The applicant was thirty years old, and had a criminal history, but nothing of a sexual nature. In fact his only prior serious convictions were recorded in 1990 in Western Australia when he was sentenced to eight and a half years imprisonment on a variety of charges including armed robbery, deprivation of liberty and break enter and steal. He had been released on parole in relation to these offences after serving approximately half of the term. The Western Australian parole supervision order was transferred to Queensland and he was of course still on parole when the present offences were committed.

Relevant factors in the present case include intoxication, absence of significant violence, absence of injury, and on the other hand a persistence in putting the complainant through the ordeal of a trial, and the circumstance that he was on parole at the time.

We have been referred to a variety of past sentences for like offences, including R v. Raymond C.A. 299 of 1994, 12 September 1994, R v. Chinfat C.A.354 and 355 of 1995, 17 November 1995, and R v. Day C.A. 247 of 1993, 13 September 1993. Sentencing patterns are discussed in these and many other cases in this Court, and there is little point in restating the position. Suffice it to say that a nine-year sentence seems more appropriate for those cases where specially serious factors operate such as the infliction of injury or the use of serious threats, possession of a weapon or some factor of a particularly aggravating kind.

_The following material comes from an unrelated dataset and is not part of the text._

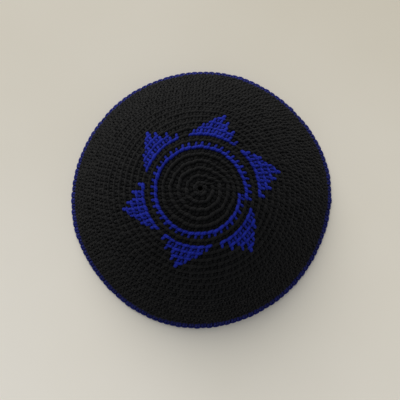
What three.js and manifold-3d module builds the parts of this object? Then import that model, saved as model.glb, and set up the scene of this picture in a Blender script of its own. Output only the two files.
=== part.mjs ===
// A crocheted kippah, lying dome-up on its rim. Millimetres, +Z up.
// The origin is midway between the rim's extremes, on the surface that the rim rests on.
// Angles are clockwise seen from above, in degrees from +Y, because the spiral is worked that way.
import * as THREE from "three";
import { LoftGeometry } from "three/addons/geometries/LoftGeometry.js";
import { mergeVertices } from "three/addons/utils/BufferGeometryUtils.js";
import Module from "manifold-3d";

const wasm = await Module();
wasm.setup();

// The cap's own size.
const RIM_RADIUS = 85.6;
const CAP_HEIGHT = 50;
const WALL = 3;
const HOLE_RADIUS = 1.3; // the ring that the first stitches are worked into
const CROWN_MIDDLE = { x: -0.74, y: 0.84 }; // the spiral begins a little off the middle of the rim

// The rounds. One spiral of stitches grows clockwise; a place along it is a round number.
const SPIRAL_START = 96; // degrees: where each round begins
const STEP_POWER = 5; // a round runs nearly level, and steps out near where it begins and ends
const CROWN_ROUNDS = 23;
const RING_ROUND = 6; // the round worked in blue
const RING_ARC = 25.8; // from the crown's centre to the middle of that round, over the dome
const INNER_PITCH = 4.57; // one round to the next, inside the ring
const OUTER_PITCH = 4.18; // and outside it
const SWAY = 1; // that round sits this far off the middle, and those on both sides less and less
const SWAY_TOWARDS = 225; // degrees
const SWAY_END_ARC = 40; // from the crown's centre to the first round that is true
const VALLEY = 0.7; // depth of the groove between two rounds

// The blue stitches are pieces of their own, let into pockets of the crown.
const INLAY_DEPTH = 1.5;
const GAP = 0.3; // clear space between two pieces
const CUT_LIFT = 2; // how far a pocket's cutter stands proud of the crown

// The ring runs a little past one whole turn.
const RING_ENDS = { from: 96, to: 462.5 };

// The rows of one star point, from its base to its tip.
const POINT_ROWS = [
  { round: 8, stitches: 7, stitchAngle: 7.2 },
  { round: 9, stitches: 5, stitchAngle: 6.8 },
  { round: 10, stitches: 3, stitchAngle: 5.4 },
  { round: 11, stitches: 1, stitchAngle: 6.4 },
];
const POINT_MIDDLES = [135, 194, 251.5, 312.7, 373.5, 432.2]; // degrees, of each base row
const POINT_LEAN = 0.9; // degrees that each row's middle moves on from the row before
const ROW_OVERLAP = 1; // how far a row runs in under the row inside it

// The rim is a little out of round. Each row is one wave of it, as a share of the radius.
const OUT_OF_ROUND = [
  { waves: 1, share: 0.0096, phase: -135 },
  { waves: 2, share: 0.0085, phase: -117 },
  { waves: 3, share: 0.0037, phase: 148 },
  { waves: 4, share: 0.0048, phase: 5 },
  { waves: 6, share: 0.003, phase: -110 },
];

// How finely the surfaces are divided.
const COLUMNS = 52;
const INNER_ROWS = 10;
const STRIP_STEP = 7; // degrees, about one stitch
const MERGE_DISTANCE = 1e-3;

// The section of the blue round that finishes the rim: down is the share of the way from the crown's lower
// edge to the ground, and depth is how far below the cap's outside.
const EDGING_SECTION = [
  { down: 0, depth: 0.7 },
  { down: 0.3, depth: 0.1 },
  { down: 0.65, depth: 0 },
  { down: 0.9, depth: 0.15 },
  { down: 1, depth: 0.6 },
  { down: 1, depth: 2.5 },
  { down: 0.85, depth: 3 },
  { down: 0, depth: 2.9 },
];

const CURVE_RADIUS = (RIM_RADIUS ** 2 + CAP_HEIGHT ** 2) / (2 * CAP_HEIGHT);
const CURVE_CENTRE = CAP_HEIGHT - CURVE_RADIUS;
const CROWN_ARC = RING_ARC + (CROWN_ROUNDS + 0.5 - RING_ROUND) * OUTER_PITCH;

const radians = THREE.MathUtils.degToRad;
const clamp = THREE.MathUtils.clamp;

// The arc, from the crown's centre over the outside, at which the wall comes down to height 0 at a depth.
function rimArc(depth) {
  return CURVE_RADIUS * Math.acos(-CURVE_CENTRE / (CURVE_RADIUS - depth));
}

// A point of the wall, by its angle, its arc from the crown's centre and its depth below the outside.
function capPoint(angle, arc, depth) {
  const slope = arc / CURVE_RADIUS;
  const reach = CURVE_RADIUS - depth;
  let round = 1;
  for (const { waves, share, phase } of OUT_OF_ROUND) {
    round += share * Math.cos(radians(waves * angle + phase)) * (arc / rimArc(0)) ** 2;
  }
  const out = reach * Math.sin(slope) * round;
  return new THREE.Vector3(
    CROWN_MIDDLE.x + out * Math.sin(radians(angle)),
    CROWN_MIDDLE.y + out * Math.cos(radians(angle)),
    reach * Math.cos(slope) + CURVE_CENTRE,
  );
}

// The arc of a round at an angle. The middle of a round is its whole number, the grooves are at the halves,
// and an angle a whole turn further on gives the round after it.
function roundArc(round, angle) {
  const turns = (angle - SPIRAL_START) / 360;
  const wholeTurns = Math.floor(turns);
  const step = (2 * (turns - wholeTurns) - 1) ** STEP_POWER / 2;
  const past = round + wholeTurns + step - RING_ROUND;
  const arc = RING_ARC + past * (past < 0 ? INNER_PITCH : OUTER_PITCH);
  const fade = past < 0 ? arc / RING_ARC : (SWAY_END_ARC - arc) / (SWAY_END_ARC - RING_ARC);
  return arc + SWAY * clamp(fade, 0, 1) * Math.cos(radians(angle - SWAY_TOWARDS));
}

// A solid lofted through sections that follow each other clockwise round the cap. Each section runs from
// the crown's side outwards along the top and back underneath, so it is turned round to face outwards.
function loftedSolid(sections, caps = false) {
  const turned = sections.map((section) => section.toReversed());
  const geometry = new LoftGeometry(turned, { capStart: caps, capEnd: caps });
  const bare = new THREE.BufferGeometry();
  bare.setAttribute("position", geometry.getAttribute("position"));
  bare.setIndex(geometry.index);
  const merged = mergeVertices(bare, MERGE_DISTANCE);
  const vertProperties = merged.attributes.position.array;
  const triVerts = new Uint32Array(merged.index.array);
  return new wasm.Manifold(new wasm.Mesh({ numProp: 3, vertProperties, triVerts }));
}

// A solid as a mesh in its own node.
function meshOf(name, solid, material) {
  const { vertProperties, triVerts } = solid.getMesh();
  const geometry = new THREE.BufferGeometry();
  geometry.setAttribute("position", new THREE.BufferAttribute(vertProperties, 3));
  geometry.setIndex(new THREE.BufferAttribute(triVerts, 1));
  geometry.computeVertexNormals();
  const mesh = new THREE.Mesh(geometry, material);
  mesh.name = name;
  return mesh;
}

// The crown's wall, ribbed outside by the spiral of rounds and smooth inside. Its first and last sections
// are the same, because a turn of the spiral moves every round one place on.
function crownWall() {
  const sections = [];
  for (let column = 0; column <= COLUMNS; column++) {
    const angle = SPIRAL_START + (column * 360) / COLUMNS;
    const section = [];
    for (let half = 0; half <= 2 * (CROWN_ROUNDS + 1); half++) {
      const arc = clamp(roundArc(half / 2, angle), HOLE_RADIUS, CROWN_ARC);
      const fromEdge = Math.min(arc - HOLE_RADIUS, CROWN_ARC - arc);
      const isGroove = half % 2 === 1;
      const depth = isGroove ? VALLEY * clamp(fromEdge / (OUTER_PITCH / 2), 0, 1) : 0;
      section.push(capPoint(angle, arc, depth));
    }
    for (let row = 0; row <= INNER_ROWS; row++) {
      const arc = THREE.MathUtils.lerp(CROWN_ARC, HOLE_RADIUS, row / INNER_ROWS);
      section.push(capPoint(angle, arc, WALL));
    }
    sections.push(section);
  }
  return loftedSolid(sections);
}

// A band along one round, from one angle to another. Its sides and ends stand out by the margin, or in if
// it is less than 0; its top is ribbed as the crown is, or lifted clear of the crown to cut a pocket.
function roundBand(round, { from, to }, { margin, lift = 0, depth, reachIn = 0 }) {
  const perDegree = radians(1) * CURVE_RADIUS * Math.sin(roundArc(round, from) / CURVE_RADIUS);
  const start = from - margin / perDegree;
  const end = to + margin / perDegree;
  const steps = Math.round((to - from) / STRIP_STEP) || 1;
  const sections = [];
  for (let step = 0; step <= steps; step++) {
    const angle = THREE.MathUtils.lerp(start, end, step / steps);
    const inner = roundArc(round - 0.5, angle) - margin - reachIn;
    const outer = roundArc(round + 0.5, angle) + margin;
    sections.push([
      capPoint(angle, inner, VALLEY - lift),
      capPoint(angle, roundArc(round, angle), -lift),
      capPoint(angle, outer, VALLEY - lift),
      capPoint(angle, outer, depth),
      capPoint(angle, inner, depth),
    ]);
  }
  return loftedSolid(sections, true);
}

// An inlay and its pocket each give up half the gap between them.
const INLAY = { margin: -GAP / 2, depth: INLAY_DEPTH };
const POCKET = { margin: GAP / 2, lift: CUT_LIFT, depth: INLAY_DEPTH + GAP };

function starRing(fit) {
  return roundBand(RING_ROUND, RING_ENDS, fit);
}

// One star point: a stack of rows, each shorter than the one inside it.
function starPoint(middle, fit) {
  let point;
  POINT_ROWS.forEach(({ round, stitches, stitchAngle }, row) => {
    const rowMiddle = middle + row * POINT_LEAN;
    const half = (stitches * stitchAngle) / 2;
    const ends = { from: rowMiddle - half, to: rowMiddle + half };
    const band = roundBand(round, ends, { ...fit, reachIn: row ? ROW_OVERLAP : 0 });
    point = point ? point.add(band) : band;
  });
  return point;
}

// The rim's blue round, with a flat underside for the cap to rest on.
function edging() {
  const top = CROWN_ARC + GAP;
  const sections = [];
  for (let column = 0; column <= COLUMNS; column++) {
    const angle = (column * 360) / COLUMNS;
    sections.push(
      EDGING_SECTION.map(({ down, depth }) =>
        capPoint(angle, THREE.MathUtils.lerp(top, rimArc(depth), down), depth),
      ),
    );
  }
  return loftedSolid(sections);
}

const blackCotton = new THREE.MeshStandardMaterial({
  color: new THREE.Color(0.02, 0.02, 0.021),
  roughness: 0.9,
  metalness: 0,
});
const blueCotton = new THREE.MeshStandardMaterial({
  color: new THREE.Color(0.025, 0.035, 0.38),
  roughness: 0.85,
  metalness: 0,
});

const kippah = new THREE.Group();
kippah.name = "kippah";

let crown = crownWall().subtract(starRing(POCKET));
for (const middle of POINT_MIDDLES) crown = crown.subtract(starPoint(middle, POCKET));
kippah.add(meshOf("crown", crown, blackCotton));

kippah.add(meshOf("star_ring", starRing(INLAY), blueCotton));
POINT_MIDDLES.forEach((middle, index) => {
  kippah.add(meshOf(`star_point_${index + 1}`, starPoint(middle, INLAY), blueCotton));
});
kippah.add(meshOf("edging", edging(), blueCotton));

export default kippah;
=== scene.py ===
# %% [markdown]
# # A crocheted kippah
#
# The real cap is one long spiral of single crochet in cotton yarn. It starts at a small loop in the
# middle of the crown and winds clockwise down to the rim. A round of blue and six stepped triangles
# are worked in as it grows, and a last blue round finishes the edge.
#
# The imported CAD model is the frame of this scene: plain solids that hold the cap's size, place and
# mass. This lesson dresses them in yarn, stitch by stitch. The frame is loaded first, and the box
# round it is kept, because the cap's size is read from it.

# %% Load the frame
import copy
import math

import bmesh
import bpy
import numpy as np
from mathutils import Matrix, Vector


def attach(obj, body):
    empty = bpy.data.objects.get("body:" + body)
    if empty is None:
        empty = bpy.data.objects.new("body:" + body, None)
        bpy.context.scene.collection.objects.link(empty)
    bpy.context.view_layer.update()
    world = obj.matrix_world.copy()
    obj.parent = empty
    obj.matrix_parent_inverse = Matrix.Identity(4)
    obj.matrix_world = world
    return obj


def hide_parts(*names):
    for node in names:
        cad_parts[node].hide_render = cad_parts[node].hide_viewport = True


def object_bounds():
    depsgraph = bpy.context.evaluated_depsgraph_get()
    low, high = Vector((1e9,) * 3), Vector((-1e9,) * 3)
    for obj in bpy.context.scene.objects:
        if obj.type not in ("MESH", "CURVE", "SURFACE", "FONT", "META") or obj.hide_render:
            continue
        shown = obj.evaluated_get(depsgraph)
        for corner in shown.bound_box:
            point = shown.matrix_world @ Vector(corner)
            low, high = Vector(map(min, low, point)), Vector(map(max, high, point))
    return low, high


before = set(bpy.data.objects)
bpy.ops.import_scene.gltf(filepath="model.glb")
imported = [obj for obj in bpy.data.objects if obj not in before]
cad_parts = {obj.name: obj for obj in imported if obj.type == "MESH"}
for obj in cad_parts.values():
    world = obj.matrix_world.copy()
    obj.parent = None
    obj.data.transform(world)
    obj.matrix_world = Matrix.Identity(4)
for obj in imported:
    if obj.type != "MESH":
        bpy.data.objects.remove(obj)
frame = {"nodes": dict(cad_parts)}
cad_low, cad_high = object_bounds()
print("the solids:", ", ".join(frame["nodes"]))
print("the cap's box in metres:", tuple(cad_low), tuple(cad_high))

# %% [markdown]
# ## The cap's curve
#
# A skullcap like this is a shallow cap cut from a ball. Two lengths give the whole curve: the radius
# of the rim and the height of the crown. Both are read from the frame, so the yarn lies on the same
# curve as the solids. The hand-made rim isn't a true circle. A few slow waves, the same as in the
# solids, push it in and out, and they fade towards the crown's middle.
#
# A place on the cloth is given by three numbers: an angle, clockwise from +Y as the spiral is worked,
# an arc over the dome from the crown's middle, and a depth under the outside. The spiral began a
# little off the middle of the finished rim, so the crown's middle isn't quite at the origin. Lengths
# are in millimetres, as a crocheter measures, and become metres when a point is placed.

# %% Bend a flat place onto the cap
MM = 0.001

CROWN_MIDDLE = (-0.74, 0.84, 0.0)  # where the spiral begins

# waves round the rim, their share of the radius, and where they begin in degrees
OUT_OF_ROUND = [(1, 0.0096, -135), (2, 0.0085, -117), (3, 0.0037, 148), (4, 0.0048, 5), (6, 0.003, -110)]


def waving(angle):
    """The share of the radius by which the rim is out of round at some angles, in degrees."""
    turned = np.radians(angle)
    return sum(share * np.cos(waves * turned + math.radians(begin)) for waves, share, begin in OUT_OF_ROUND)


# the box reaches to the waves, so their mean in its four directions is taken off the radius
box_radius = (cad_high.x - cad_low.x + cad_high.y - cad_low.y) / 4 / MM
RIM_RADIUS = box_radius / (1 + np.mean(waving([0, 90, 180, 270])))
CAP_HEIGHT = (cad_high.z - cad_low.z) / MM
CURVE_RADIUS = (RIM_RADIUS**2 + CAP_HEIGHT**2) / (2 * CAP_HEIGHT)
CURVE_CENTRE = CAP_HEIGHT - CURVE_RADIUS
RIM_ARC = CURVE_RADIUS * math.acos(-CURVE_CENTRE / CURVE_RADIUS)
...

The present circumstances suggest that a sentence of seven years was the appropriate response, and I am accordingly of the view that the sentence of nine years was manifestly excessive and that it should be replaced with one of seven years.

A difficulty exists in the present case by reason of the loss of parole under the Western Australian sentences. Parole supervision had been transferred to Queensland under the Parole Orders (Transfer) Act 1984-1988. An order registered under that Act has effect as if the sentence of imprisonment had been imposed by a Queensland court (s.10). In turn s.157(3) of the Penalties & Sentences Act applies, and the present sentence was deficient in its failure to provide a fresh non-parole period.

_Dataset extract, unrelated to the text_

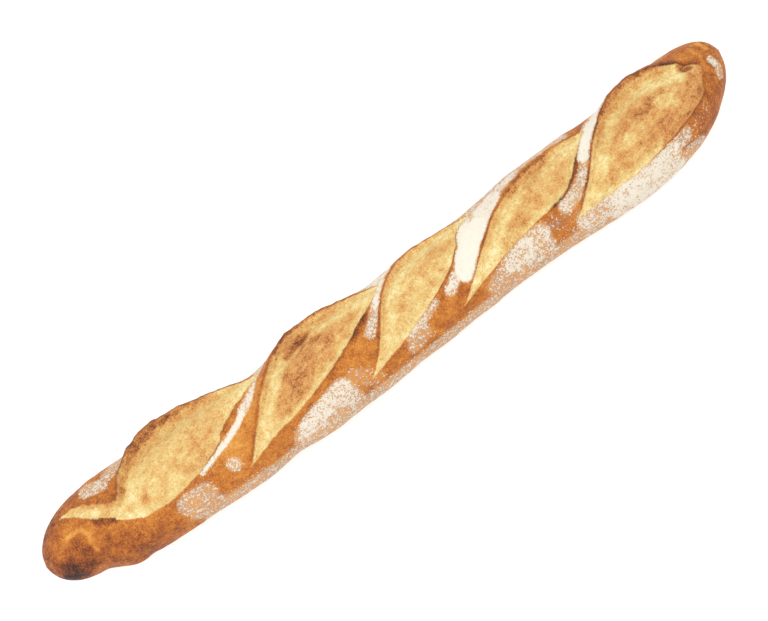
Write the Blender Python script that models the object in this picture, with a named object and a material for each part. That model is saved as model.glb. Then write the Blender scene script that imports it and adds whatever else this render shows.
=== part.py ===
"""A baguette: one long loaf, scored with five slanting cuts that opened in the oven.

The loaf lies along X on a flattened underside, and its ears stand on the +Y side. It is a loft
between ring sections. Each section begins as a plain rounded loaf profile; the cuts, their ears,
the swollen crumb inside them, the folds at both ends and the unevenness of hand-shaped dough
then raise or lower the profile along its own normal.
"""

import math
from typing import NamedTuple

import bmesh
import bpy
import numpy as np
from mathutils import Vector, noise

# Driving sizes, in millimetres.
MM = 0.001
LENGTH = 560.0
WIDEST_LINE = 21.0  # height of each section's widest line above the table
CROWN = 26.0  # from the widest line up to the uncut top
KEEL = 24.0  # from the widest line down to where dough would reach if the table were not there
SHOULDER = 0.9  # under 1 makes the flanks fuller than an ellipse
LEFT_CAP = 66.0  # lengths of the rounded ends
RIGHT_CAP = 72.0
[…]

The situation is rather complex. The relevant datum points are that he was sentenced in Western Australia on 3 September 1990 and was released on parole on 18 January 1994. He was taken into custody on the present matter on 8 March 1996 and was sentenced on the present matters on 4 April 1996.

Under s.187 of the Corrective Services Act 1988, which applies because of registration of the order under the Parole Orders (Transfer) Act, his parole was cancelled, and under s.190 of the Corrective Services Act the unserved part of the original sentence remains to be served. However, in the absence of the necessary designation of a fresh parole date under s.157(3), the parole eligibility date (calculated in accordance with the law stated in R v. Gipters C.A. 25 of 1995, 30 May 1995) is the halfway mark of the current "term of imprisonment". That term is deemed to have commenced at the beginning of the first current sentence and to end at the end of the last expiring current sentence.

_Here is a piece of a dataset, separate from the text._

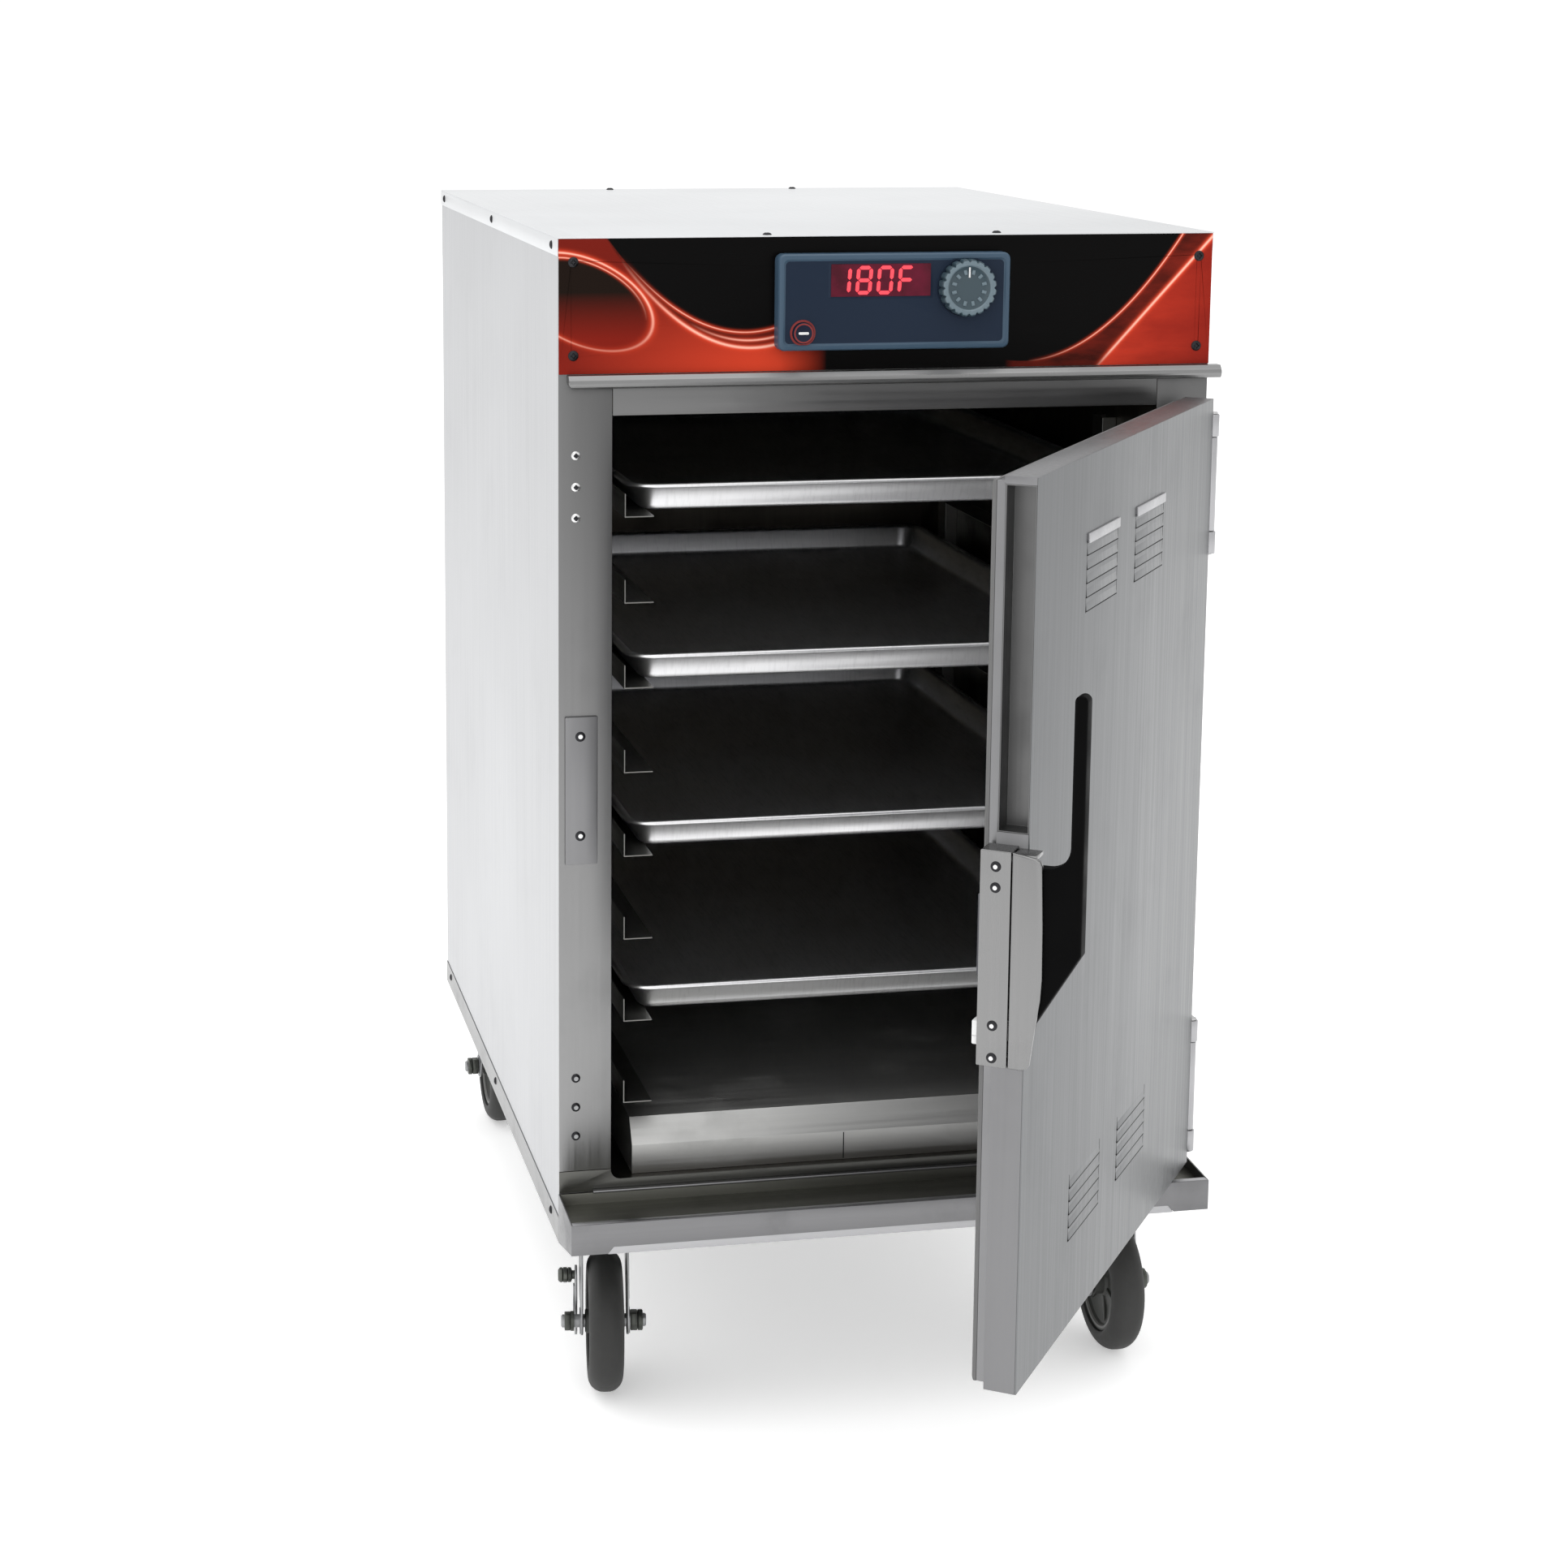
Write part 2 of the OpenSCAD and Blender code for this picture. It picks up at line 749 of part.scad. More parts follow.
module latch_handle() {
  color("black") on_door() difference() {
    along_x(lever_x0, lever_x1) polygon(lever_outline);
    bar_x(lever_x0 - 1, lever_x1 + 1, lever_y, lever_z, pin_r + running);
  }
}

// ---- Knob and button ----

notch_count = 20;
knob_deep = 11;

module control_knob() {
  color("lightsteelblue") place() union() {
    difference() {
      bar_y(box_front - 0.6 - knob_deep, box_front - 0.6, knob_x, knob_z, knob_d / 2);
      for (i = [0:notch_count - 1]) translate([knob_x, 0, knob_z]) rotate([0, i * 360 / notch_count, 0])
        bar_y(box_front - 1 - knob_deep, box_front, knob_d / 2 + 1, 0, 2.6);
    }
    bar_y(box_front - 0.7, -8, knob_x, knob_z, 3);
  }
}

module power_button() {
  color("navy") place() union() {
    bar_y(box_front - 3, box_front - 2.2, button_x, button_z, button_d / 2);
    bar_y(box_front - 2.2, -11.8, button_x, button_z, button_d / 2 - 1);
  }
}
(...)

In the present case this would produce an unwarranted windfall for the applicant unless, as s.157(3) of the Penalties & Sentences Act requires, a fresh parole date is specified. There may be some doubt as to the precise date for consideration of parole in the absence of such a declaration, as there is difficulty in calculating "the unbroken period of imprisonment (the applicant) is liable to serve by virtue of a number of sentences, whether ordered to be served concurrently or cumulatively and whether imposed at the same time or at different times" (s.10(b)) (the definition section of the Corrective Services Act) having regard to the interruption to the original sentence which has now been reactivated. It is unnecessary to make a conclusive determination as to that date, because our essential task is to fix an appropriate date having regard to all the circumstances. However, on the assumption that the automatic parole consideration day would be the mid-point between 3 September 1990 (the original sentence date) and 4 April 2003 (the end of the full term of the present sentence if seven years is substituted) the date would be approximately mid-December 1996. That would seem to be an absurdly early entitlement for consideration.

This Court has on a number of occasions recognised that unduly oppressive results may occur if an offender has to serve a new sentence as well as the unexpired portion of an old one when the benefit of parole is lost, as for example when the new sentence is made cumulative upon existing sentences in respect of which parole entitlement has been lost (R v. Coss C.A. 262 of 1994, 15 March 1995). It was not suggested that a cumulative sentence would be appropriate in the present matter and in the absence of submission that some cumulative effect was desirable I shall not pursue this point. This Court's function is to make a recommendation which fixes a non-parole period in respect of all current sentences the offender is serving, including the new sentence. In the present circumstances it seems to me that such a date would be the mid-point of the present sentence, namely 4 October 1999.

It was submitted that the applicant should be given credit for the time served between 6 March and 4 April 1996 (twenty-seven days) but I would regard that period as being served mainly by reason of his own breach of conditions of bail. It is not "time that the offender was held in custody in relation to proceedings for the offence and for no other reason" under s.161 of the Penalties and Sentences Act. I therefore do not consider that it should be declared time already served under s.161, or that it should persuade this Court to advance the recommended parole date.

It was recognised during argument that the effect of this Court's order might be to subject the applicant to a result less favourable than that which has earlier been described as a windfall through the sentencing judge's failure to make a recommendation under s.157(3). The applicant was therefore given the opportunity of withdrawing his sentence application. Presumably in view of the fact that the defect may be corrected by means of reopening the sentence under s.188 of the Penalties and Sentences Act, and to avoid loss of the opportunity to reduce the length of the sentence for rape, there has been no withdrawal of the present application. This Court should therefore proceed, under s.668E(3) of the Code, to pass "some other sentence, whether more or less severe".

I would therefore allow the application for leave to appeal against sentence, set aside the sentence of nine years for rape and in its place substitute a sentence of seven years, and under s.157(3) of the Penalties & Sentences Act make a fresh recommendation for parole on 4 October 1999.

The appeal against conviction will be dismissed.